#### Written request:
Retype everything from the line that contains "depsgraph = bpy.context.evaluated_depsgraph_get()" down to the line that contains "VIEW_AIM = Vector((0.07159, 0, -0.09852))", inclusive, without altering or adding anything.

** begin Dataset section **

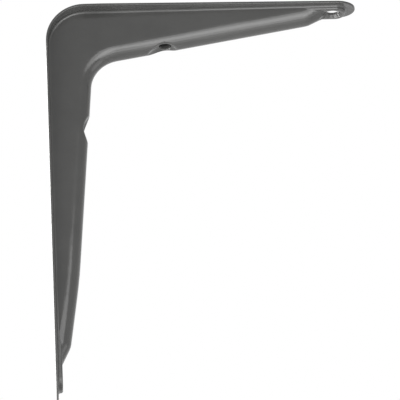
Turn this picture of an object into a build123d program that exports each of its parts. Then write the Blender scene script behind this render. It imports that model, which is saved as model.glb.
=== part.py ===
from build123d import *
import math
import os

# Shelf bracket, pressed from one piece of sheet steel.
# The wall face lies in the plane X = 0 and the shelf face in the plane Z = 0.
# The shelf arm runs along +X, the wall arm runs down along -Z, and Y = 0 is the plane of symmetry.

# Arms and sheet, in millimetres
shelf_arm = 150.0  # wall face to the tip of the shelf arm
wall_arm = 200.0  # shelf face to the tip of the wall arm
sheet = 1.0  # thickness of the steel
heel_radius = 18.7  # outside of the corner between the two faces
heel_width = 27.6  # width of the flanges round that corner
heel_straight = 8.0  # length past that corner before the flanges narrow
flank_radius = 200.0  # bend of the flanges' outline there
tip_width = 18.5  # width at both tips, which end in a half circle
edge_radius = 0.3  # roll of the sheared edges, on the visible side

# Rib with a half-round crown, hollow at the back. Depths are those of the half circle's centre.
rib_width = 12.4  # outside, over both webs
root_radius = 1.1  # bend from flange to rib, on the visible side
throat_radius = 15.5  # bend of the crown in the inner corner
shelf_root_depth = 23.7  # below the shelf face, drawn on to the wall face
shelf_end_depth = 2.5  # below the shelf face, where the taper ends
shelf_runout = 25.0  # tip of the shelf arm to that end
wall_root_depth = 18.3  # off the wall face, drawn on to the shelf face
wall_knee_depth = 6.55  # off the wall face, where the taper steepens
wall_knee = 62.5  # tip of the wall arm to that knee
knee_radius = 300.0  # bend of the crown there
wall_end_depth = 1.6  # off the wall face, where the taper ends
wall_runout = 29.3  # tip of the wall arm to that end
runout_slope = 26.0  # degrees, from there down to the pads
runout_radius = 4.0  # bend of the crown at the top of that slope

# Raised pad round the hole of each tip, as wide as the rib
pad_depth = 3.2  # mounting face to the pad's crest
pad_end = 4.8  # tip of the arm to the end of the pad
pad_corner = 5.0  # corners of that end, seen from the front

# Screw holes, each through the floor of a pressed dimple
hole_diameter = 6.2
tip_hole = 11.0  # tip of each arm to its outer hole
shelf_rib_hole = 57.5  # wall face to the inner hole of the shelf arm
wall_rib_hole = 61.0  # shelf face to the inner hole of the wall arm
dimple_floor = 6.8  # diameter of the flat round every hole
pad_dimple_angle = 38.0  # degrees, from the screw's axis to the wall of a pad's dimple
pad_dimple_depth = 1.4  # pad's crest to the dimple's floor
rib_dimple_depth = 2.7  # rib's crown to the dimple's floor
rib_dimple_angle = 52.0  # degrees, from the screw's axis to the wall of a dimple in the rib
rim_radius = 1.2  # bend at the rim of those dimples, on the visible side

rib_radius = rib_width / 2
tip_radius = tip_width / 2
shelf_end = shelf_arm - shelf_runout
wall_end = wall_arm - wall_runout
shelf_fall = (shelf_root_depth - shelf_end_depth) / shelf_end
wall_fall = (wall_root_depth - wall_knee_depth) / (wall_arm - wall_knee)
runout_fall = math.tan(math.radians(runout_slope))
touch = 0.001  # two lengths this close are the same
behind = 2 * rib_radius  # stock behind both mounting faces, trimmed away later

# Each arm's own plane: the first axis runs along the arm from the corner, the third out from its mounting face
shelf_side = Plane(origin=(0, 0, 0), x_dir=(1, 0, 0), z_dir=(0, 0, -1))
wall_side = Plane(origin=(0, 0, 0), x_dir=(0, 0, -1), z_dir=(1, 0, 0))


def arm_point(side, along, out=0):
    """The plane parallel to an arm's mounting face, its origin along the arm and out from the face."""
    return Plane(side.from_local_coords((along, 0, out)), x_dir=side.x_dir, z_dir=side.z_dir)


def crown_centre():
    """The line of centres of the half-round crown, sunk behind both mounting faces at its ends."""
    off_wall = (wall_root_depth - wall_fall * shelf_root_depth) / (1 - wall_fall * shelf_fall)
    below_shelf = shelf_root_depth - shelf_fall * off_wall
    return FilletPolyline(
        (shelf_end + (shelf_end_depth + behind) / runout_fall, behind),
        (shelf_end, -shelf_end_depth),
        (off_wall, -below_shelf),
        (wall_knee_depth, wall_knee - wall_arm),
        (wall_end_depth, -wall_end),
        (-behind, -wall_end - (wall_end_depth + behind) / runout_fall),
        radius=(runout_radius, throat_radius + rib_radius, knee_radius, runout_radius),
    )


def rib(inset):
    """The rib as a solid, with all its faces drawn in by the inset: a tube on its two webs."""
    with BuildPart() as body:
        with BuildLine(Plane.XZ) as path:
            line = crown_centre()
        with BuildSketch(Plane(origin=line @ 0, z_dir=line % 0)):
            Circle(rib_radius - inset)
        sweep(path=path.wires()[0])
        with BuildSketch(Plane.XZ):
            with BuildLine():
                edge = crown_centre()
                Polyline(edge @ 1, (-behind, behind), edge @ 0)
            make_face()
        extrude(amount=rib_radius - inset, both=True)
    return body.part


def pad(side, arm, taper_end, inset):
    """The rib's low end with its flat crest and rounded corners, with all its faces drawn in by the inset."""
    start = taper_end - rib_radius
    end = arm - pad_end - inset
    with BuildPart() as body:
        with BuildSketch(side.offset(-behind)):
            with Locations(((start + end) / 2, 0)):
                Rectangle(end - start, 2 * (rib_radius - inset))
        extrude(amount=behind + pad_depth - inset)
        uprights = body.edges().filter_by(Axis(side.origin, side.z_dir))
        fillet(uprights.group_by(Axis(side.origin, side.x_dir))[-1], pad_corner - inset)
        if inset < sheet:
            crest = body.faces().sort_by(Axis(side.origin, side.z_dir))[-1]
            fillet(crest.edges(), sheet - inset)
    return body.part


def crown_depth(root_depth, fall, along):
    """Distance of the rib's crown from an arm's mounting face, at a distance along that arm."""
    return root_depth - fall * along + rib_radius * math.hypot(1, fall)


def strip(side, arm):
    """One arm's flat blank, straight past the heel and then narrowing to a half-round tip."""
    with BuildPart() as body:
        with BuildSketch(side) as outline:
            with Locations((heel_radius + heel_straight / 2, 0)):
                Rectangle(heel_straight, heel_width)
            with Locations((arm - tip_radius, 0)):
                Circle(tip_radius)
            make_hull()
            fillet(outline.vertices().group_by(Axis.X)[1], flank_radius)
        extrude(amount=sheet)
    return body.part


def heel(inset):
    """Quarter round between the two arms, as a solid."""
    with BuildPart() as body:
        with BuildSketch(Plane.XZ):
            with Locations((heel_radius, -heel_radius)):
                Circle(heel_radius - inset)
                Rectangle(heel_radius, heel_radius, align=(Align.MAX, Align.MIN), mode=Mode.INTERSECT)
        extrude(amount=heel_width / 2, both=True)
    return body.part


def dimple(screw, angle, back):
    """A dimple's floor and wall as a cone, on the visible side, or on the back of the sheet."""
    radius = dimple_floor / 2
    if back:
        radius += sheet * math.tan(math.radians(90 - angle) / 2)
    with BuildPart() as body:
        with BuildSketch(screw.offset(-sheet) if back else screw):
            Circle(radius)
        extrude(amount=2 * pad_depth, taper=-angle)
    return body.part


def rim(body, screw):
    """Edges on the visible side where the wall of a dimple in the rib runs out into the crown."""
    spread = math.tan(math.radians(rib_dimple_angle))

    def ends_wall(edge):
        points = [screw.to_local_coords(edge @ place) for place in (0, 0.5, 1)]
        on_wall = [math.hypot(point.X, point.Y) - spread * point.Z - dimple_floor / 2 for point in points]
        return max(map(abs, on_wall)) < touch and all(point.Z > touch for point in points)

    return body.edges().filter_by(ends_wall)


def out_from_faces(point):
    """Distance of a point from the blank's outer side: an arm's mounting face, or the round heel."""
    if point.X > heel_radius:
        return -point.Z
    if -point.Z > heel_radius:
        return point.X
    return heel_radius - math.hypot(heel_radius - point.X, heel_radius + point.Z)


def level_edges(body, level):
    """Edges out from the blank's outer side by the level all along."""

    def follows(edge):
        return all(abs(out_from_faces(edge @ place) - level) < touch for place in (0, 0.5, 1))

    return body.edges().filter_by(follows)


def bends(body, level, half_width):
    """Edges between the flanges and the rib, out from the mounting faces by the level."""

    def inside(edge):
        return all(abs((edge @ place).Y) < half_width + touch for place in (0, 0.5, 1))

    return level_edges(body, level).filter_by(inside)


# Each screw's plane lies in the dimple's floor, on the visible side
shelf_crown = crown_depth(shelf_root_depth, shelf_fall, shelf_rib_hole)
wall_crown = crown_depth(wall_root_depth, wall_fall, wall_rib_hole)
shelf_tip_screw = arm_point(shelf_side, shelf_arm - tip_hole, pad_depth - pad_dimple_depth)
wall_tip_screw = arm_point(wall_side, wall_arm - tip_hole, pad_depth - pad_dimple_depth)
shelf_rib_screw = arm_point(shelf_side, shelf_rib_hole, shelf_crown - rib_dimple_depth)
wall_rib_screw = arm_point(wall_side, wall_rib_hole, wall_crown - rib_dimple_depth)
screws = (
    (shelf_tip_screw, pad_dimple_angle),
    (wall_tip_screw, pad_dimple_angle),
    (shelf_rib_screw, rib_dimple_angle),
    (wall_rib_screw, rib_dimple_angle),
)

# Space in front of both mounting faces
with BuildPart() as room:
    with BuildSketch(Plane.XZ):
        Rectangle(shelf_arm + wall_arm, shelf_arm + wall_arm, align=(Align.MIN, Align.MAX))
    extrude(amount=heel_width, both=True)
    fillet(room.edges().filter_by(Axis.Y).sort_by(SortBy.DISTANCE)[0], heel_radius)

# The hollow behind the rib and the pads, with the back of each dimple standing in it
with BuildPart() as hollow:
    add(rib(sheet))
    add(pad(shelf_side, shelf_arm, shelf_end, sheet))
    add(pad(wall_side, wall_arm, wall_end, sheet))
    for screw, angle in screws:
        add(dimple(screw, angle, back=True), mode=Mode.SUBTRACT)

# Both flanges, bent round the heel, with their sheared edges rolled
with BuildPart() as blank:
    add(strip(shelf_side, shelf_arm))
    add(strip(wall_side, wall_arm))
    add(heel(0))
    add(heel(sheet), mode=Mode.SUBTRACT)
    fillet(level_edges(blank, sheet) - blank.edges().filter_by(Axis.Y), edge_radius)

with BuildPart() as bracket:
    # Flanges and rib as one solid, bent into each other
    add(blank.part)
    add(rib(0))
    add(pad(shelf_side, shelf_arm, shelf_end, 0))
    add(pad(wall_side, wall_arm, wall_end, 0))
    add(room.part, mode=Mode.INTERSECT)
    fillet(bends(bracket, sheet, rib_radius), root_radius)
    # The hollow, its mouth bent with the same sheet
    add(hollow.part, mode=Mode.SUBTRACT)
    fillet(bends(bracket, 0, rib_radius - sheet), root_radius + sheet)
    # Dimples and their holes
    for screw, angle in screws:
        add(dimple(screw, angle, back=False), mode=Mode.SUBTRACT)
        with Locations(screw):
            Hole(hole_diameter / 2, depth=2 * pad_depth)
    for screw in (shelf_rib_screw, wall_rib_screw):
        fillet(rim(bracket, screw), rim_radius)

bracket.part.label = "bracket"
os.makedirs("parts", exist_ok=True)
export_step(bracket.part, "parts/bracket.step")
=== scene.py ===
"""Looks of the pressed shelf bracket: its stove enamel, the light and the view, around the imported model."""

import math

import bpy
import numpy as np
from mathutils import Matrix, Vector


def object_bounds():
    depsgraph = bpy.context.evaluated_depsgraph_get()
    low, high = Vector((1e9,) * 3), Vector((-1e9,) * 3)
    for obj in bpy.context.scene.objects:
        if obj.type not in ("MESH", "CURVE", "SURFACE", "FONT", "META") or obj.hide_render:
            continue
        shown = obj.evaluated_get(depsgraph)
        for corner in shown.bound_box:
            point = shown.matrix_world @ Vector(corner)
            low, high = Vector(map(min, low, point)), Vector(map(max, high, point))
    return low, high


bl_info = {
    "name": "Enamelled shelf bracket",
    "version": (1, 0, 0),
    "blender": (4, 5, 0),
    "location": "3D View > Sidebar > Bracket",
    "description": "Finishes a pressed steel shelf bracket in grey stove enamel and stages it for a picture",
    "category": "Object",
}

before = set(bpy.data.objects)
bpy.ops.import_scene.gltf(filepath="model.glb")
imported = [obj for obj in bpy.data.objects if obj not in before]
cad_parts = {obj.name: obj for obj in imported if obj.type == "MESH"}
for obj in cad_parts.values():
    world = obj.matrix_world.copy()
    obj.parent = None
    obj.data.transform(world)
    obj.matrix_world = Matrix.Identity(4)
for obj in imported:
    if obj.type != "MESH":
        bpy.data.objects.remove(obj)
MODEL_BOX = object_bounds()
MODEL_CENTRE = (MODEL_BOX[0] + MODEL_BOX[1]) / 2
MILLIMETRE = 0.001

# Range in which nearly all values of the noise lie
NOISE_LOW = 0.3
NOISE_HIGH = 0.7

# The camera's sensor in millimetres and the picture's side in pixels
SENSOR_WIDTH = 36.0
PICTURE_SIDE = 400

# Point in the bracket's plane of symmetry at the middle of the picture
VIEW_AIM = Vector((0.07159, 0, -0.09852))

# The round floor: its radius in metres, its circles of points and the points on each
FLOOR_RADIUS = 6
FLOOR_CIRCLES = 12
FLOOR_POINTS = 48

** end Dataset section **

#### Task result:
    depsgraph = bpy.context.evaluated_depsgraph_get()
    low, high = Vector((1e9,) * 3), Vector((-1e9,) * 3)
    for obj in bpy.context.scene.objects:
        if obj.type not in ("MESH", "CURVE", "SURFACE", "FONT", "META") or obj.hide_render:
            continue
        shown = obj.evaluated_get(depsgraph)
        for corner in shown.bound_box:
            point = shown.matrix_world @ Vector(corner)
            low, high = Vector(map(min, low, point)), Vector(map(max, high, point))
    return low, high


bl_info = {
    "name": "Enamelled shelf bracket",
    "version": (1, 0, 0),
    "blender": (4, 5, 0),
    "location": "3D View > Sidebar > Bracket",
    "description": "Finishes a pressed steel shelf bracket in grey stove enamel and stages it for a picture",
    "category": "Object",
}

before = set(bpy.data.objects)
bpy.ops.import_scene.gltf(filepath="model.glb")
imported = [obj for obj in bpy.data.objects if obj not in before]
cad_parts = {obj.name: obj for obj in imported if obj.type == "MESH"}
for obj in cad_parts.values():
    world = obj.matrix_world.copy()
    obj.parent = None
    obj.data.transform(world)
    obj.matrix_world = Matrix.Identity(4)
for obj in imported:
    if obj.type != "MESH":
        bpy.data.objects.remove(obj)
MODEL_BOX = object_bounds()
MODEL_CENTRE = (MODEL_BOX[0] + MODEL_BOX[1]) / 2
MILLIMETRE = 0.001

# Range in which nearly all values of the noise lie
NOISE_LOW = 0.3
NOISE_HIGH = 0.7

# The camera's sensor in millimetres and the picture's side in pixels
SENSOR_WIDTH = 36.0
PICTURE_SIDE = 400

# Point in the bracket's plane of symmetry at the middle of the picture
VIEW_AIM = Vector((0.07159, 0, -0.09852))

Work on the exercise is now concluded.